Work required: Please output exactly the lines of the material from the first through the line containing "import Module from 'manifold-3d';", and nothing more.

[BEGIN]

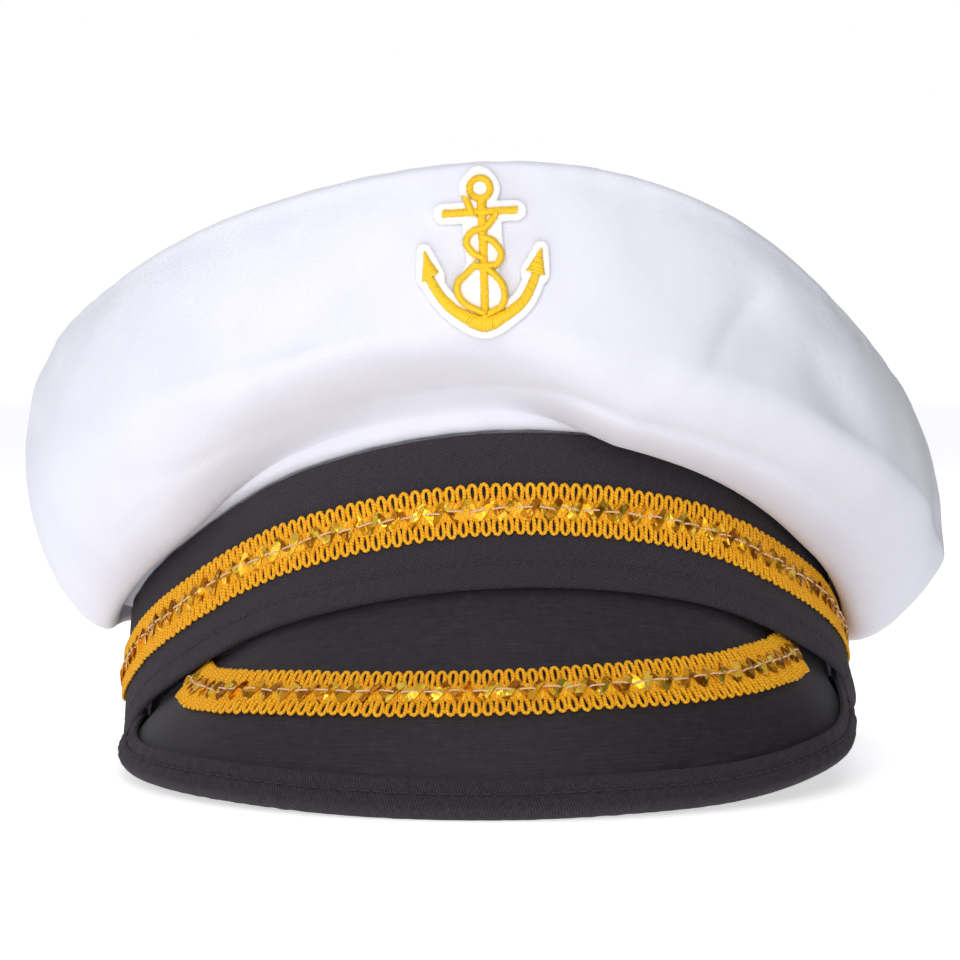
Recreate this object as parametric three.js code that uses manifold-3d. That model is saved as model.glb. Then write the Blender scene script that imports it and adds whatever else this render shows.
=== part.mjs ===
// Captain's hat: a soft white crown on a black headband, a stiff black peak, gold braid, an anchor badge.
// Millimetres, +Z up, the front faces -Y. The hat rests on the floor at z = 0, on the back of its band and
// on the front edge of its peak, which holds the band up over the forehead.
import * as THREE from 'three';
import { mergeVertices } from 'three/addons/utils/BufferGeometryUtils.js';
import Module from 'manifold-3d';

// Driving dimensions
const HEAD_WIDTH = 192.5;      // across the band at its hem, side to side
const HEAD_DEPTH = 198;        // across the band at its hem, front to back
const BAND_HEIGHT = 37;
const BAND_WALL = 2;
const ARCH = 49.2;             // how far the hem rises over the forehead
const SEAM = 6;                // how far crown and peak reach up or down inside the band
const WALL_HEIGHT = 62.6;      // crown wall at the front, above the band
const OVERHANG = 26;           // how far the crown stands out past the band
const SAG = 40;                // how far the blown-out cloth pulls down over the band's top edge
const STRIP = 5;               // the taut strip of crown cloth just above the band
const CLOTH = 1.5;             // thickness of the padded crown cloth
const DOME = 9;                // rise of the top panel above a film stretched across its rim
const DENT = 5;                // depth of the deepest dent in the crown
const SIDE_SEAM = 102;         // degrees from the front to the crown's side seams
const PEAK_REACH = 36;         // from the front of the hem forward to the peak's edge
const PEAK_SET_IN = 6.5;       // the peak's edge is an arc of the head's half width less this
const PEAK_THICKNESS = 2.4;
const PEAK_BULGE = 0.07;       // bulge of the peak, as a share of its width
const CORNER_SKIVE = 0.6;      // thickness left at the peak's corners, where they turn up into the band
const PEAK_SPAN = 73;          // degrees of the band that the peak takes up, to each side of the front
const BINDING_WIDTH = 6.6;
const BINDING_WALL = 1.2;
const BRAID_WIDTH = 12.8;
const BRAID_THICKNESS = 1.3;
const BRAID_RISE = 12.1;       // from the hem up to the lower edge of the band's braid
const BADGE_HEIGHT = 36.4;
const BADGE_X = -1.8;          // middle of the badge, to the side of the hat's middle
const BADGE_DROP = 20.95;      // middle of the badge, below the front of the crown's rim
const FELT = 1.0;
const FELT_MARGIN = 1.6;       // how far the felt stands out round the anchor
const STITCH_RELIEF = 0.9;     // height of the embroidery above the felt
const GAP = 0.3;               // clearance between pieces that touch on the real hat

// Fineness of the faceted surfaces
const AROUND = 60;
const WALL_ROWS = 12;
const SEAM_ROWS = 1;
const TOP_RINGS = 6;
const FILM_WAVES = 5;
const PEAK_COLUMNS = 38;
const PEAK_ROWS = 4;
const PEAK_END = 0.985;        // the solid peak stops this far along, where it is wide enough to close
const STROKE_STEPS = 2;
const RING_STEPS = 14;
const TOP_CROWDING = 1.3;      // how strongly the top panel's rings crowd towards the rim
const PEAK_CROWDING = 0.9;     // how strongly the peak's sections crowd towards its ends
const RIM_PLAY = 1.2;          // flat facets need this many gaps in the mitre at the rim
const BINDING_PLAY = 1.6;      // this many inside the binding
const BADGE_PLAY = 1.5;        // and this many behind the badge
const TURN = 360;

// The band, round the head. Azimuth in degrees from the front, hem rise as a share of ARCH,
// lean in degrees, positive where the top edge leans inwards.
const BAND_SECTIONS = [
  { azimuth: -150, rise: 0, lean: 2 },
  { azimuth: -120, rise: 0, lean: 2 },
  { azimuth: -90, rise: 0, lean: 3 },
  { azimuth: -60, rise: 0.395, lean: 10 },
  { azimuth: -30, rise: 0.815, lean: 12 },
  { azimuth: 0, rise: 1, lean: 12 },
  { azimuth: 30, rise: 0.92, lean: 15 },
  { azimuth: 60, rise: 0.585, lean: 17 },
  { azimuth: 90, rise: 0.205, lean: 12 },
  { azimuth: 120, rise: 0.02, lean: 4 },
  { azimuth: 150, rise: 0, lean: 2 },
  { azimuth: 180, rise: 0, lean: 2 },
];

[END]

Task answer:
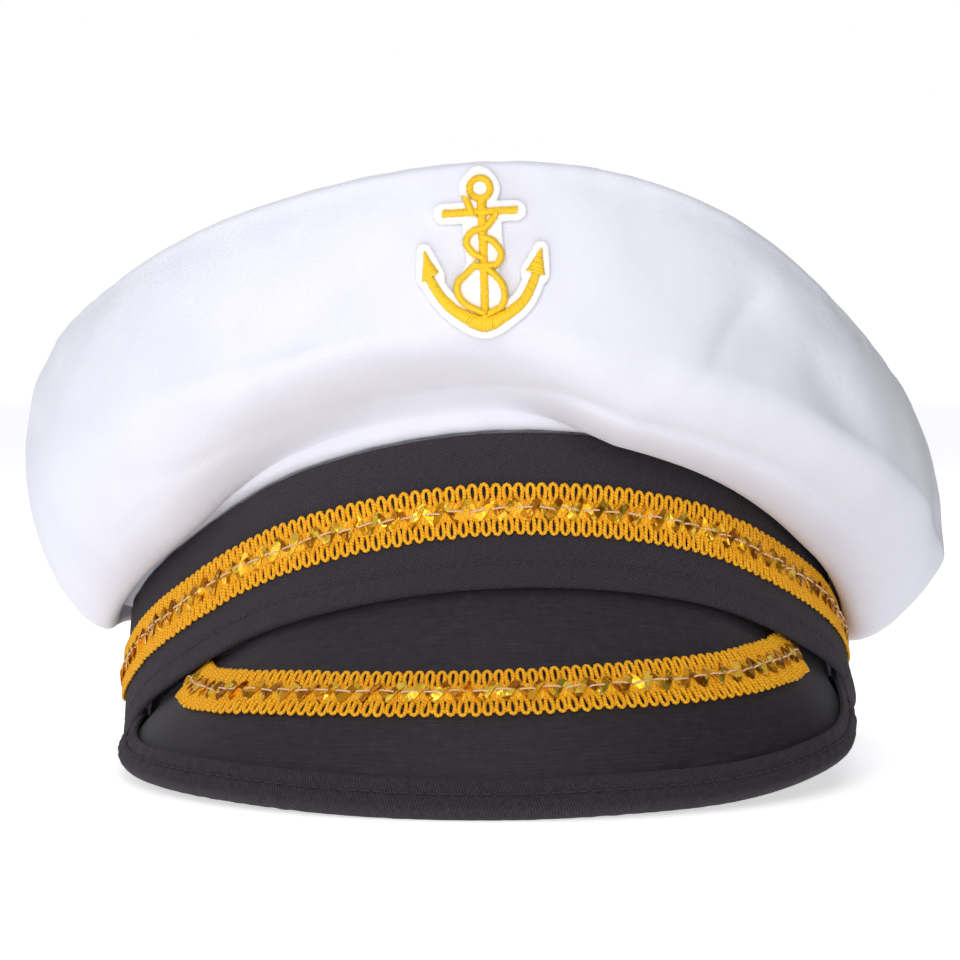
Recreate this object as parametric three.js code that uses manifold-3d. That model is saved as model.glb. Then write the Blender scene script that imports it and adds whatever else this render shows.
=== part.mjs ===
// Captain's hat: a soft white crown on a black headband, a stiff black peak, gold braid, an anchor badge.
// Millimetres, +Z up, the front faces -Y. The hat rests on the floor at z = 0, on the back of its band and
// on the front edge of its peak, which holds the band up over the forehead.
import * as THREE from 'three';
import { mergeVertices } from 'three/addons/utils/BufferGeometryUtils.js';
import Module from 'manifold-3d';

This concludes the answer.